- RECORDED DATA:
******************************
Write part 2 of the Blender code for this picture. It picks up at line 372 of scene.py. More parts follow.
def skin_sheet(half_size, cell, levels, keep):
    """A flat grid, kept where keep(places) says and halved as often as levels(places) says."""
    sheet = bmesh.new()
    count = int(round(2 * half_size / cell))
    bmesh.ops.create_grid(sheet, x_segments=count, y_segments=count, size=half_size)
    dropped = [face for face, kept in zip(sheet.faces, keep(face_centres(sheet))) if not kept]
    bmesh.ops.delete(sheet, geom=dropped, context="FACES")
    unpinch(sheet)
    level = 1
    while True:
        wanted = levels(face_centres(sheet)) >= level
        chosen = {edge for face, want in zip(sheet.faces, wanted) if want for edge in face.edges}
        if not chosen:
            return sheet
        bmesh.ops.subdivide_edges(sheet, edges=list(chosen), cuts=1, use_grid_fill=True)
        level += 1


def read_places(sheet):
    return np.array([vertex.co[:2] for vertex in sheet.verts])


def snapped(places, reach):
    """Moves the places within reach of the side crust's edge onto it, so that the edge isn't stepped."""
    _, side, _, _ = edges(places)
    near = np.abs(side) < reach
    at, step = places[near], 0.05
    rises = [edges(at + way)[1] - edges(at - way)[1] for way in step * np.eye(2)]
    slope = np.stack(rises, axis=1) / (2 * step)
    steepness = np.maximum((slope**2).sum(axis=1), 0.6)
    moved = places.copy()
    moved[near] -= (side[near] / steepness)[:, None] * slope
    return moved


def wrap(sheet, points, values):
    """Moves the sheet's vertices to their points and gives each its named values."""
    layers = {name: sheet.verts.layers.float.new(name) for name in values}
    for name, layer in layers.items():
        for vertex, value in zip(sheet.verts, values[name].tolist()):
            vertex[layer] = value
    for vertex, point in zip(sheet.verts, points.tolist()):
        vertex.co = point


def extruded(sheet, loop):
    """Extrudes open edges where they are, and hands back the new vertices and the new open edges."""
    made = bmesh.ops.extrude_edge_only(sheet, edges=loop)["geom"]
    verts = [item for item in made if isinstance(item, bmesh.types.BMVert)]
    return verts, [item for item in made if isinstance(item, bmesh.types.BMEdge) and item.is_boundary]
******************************
- TASK DETAILS:
Quote verbatim the opening lines of the listing above, ending with the line where "return np.array([vertex.co[:2] for" appears; include both endpoints and nothing more.

- RESULT BELOW:
Write part 2 of the Blender code for this picture. It picks up at line 372 of scene.py. More parts follow.
def skin_sheet(half_size, cell, levels, keep):
    """A flat grid, kept where keep(places) says and halved as often as levels(places) says."""
    sheet = bmesh.new()
    count = int(round(2 * half_size / cell))
    bmesh.ops.create_grid(sheet, x_segments=count, y_segments=count, size=half_size)
    dropped = [face for face, kept in zip(sheet.faces, keep(face_centres(sheet))) if not kept]
    bmesh.ops.delete(sheet, geom=dropped, context="FACES")
    unpinch(sheet)
    level = 1
    while True:
        wanted = levels(face_centres(sheet)) >= level
        chosen = {edge for face, want in zip(sheet.faces, wanted) if want for edge in face.edges}
        if not chosen:
            return sheet
        bmesh.ops.subdivide_edges(sheet, edges=list(chosen), cuts=1, use_grid_fill=True)
        level += 1


def read_places(sheet):
    return np.array([vertex.co[:2] for vertex in sheet.verts])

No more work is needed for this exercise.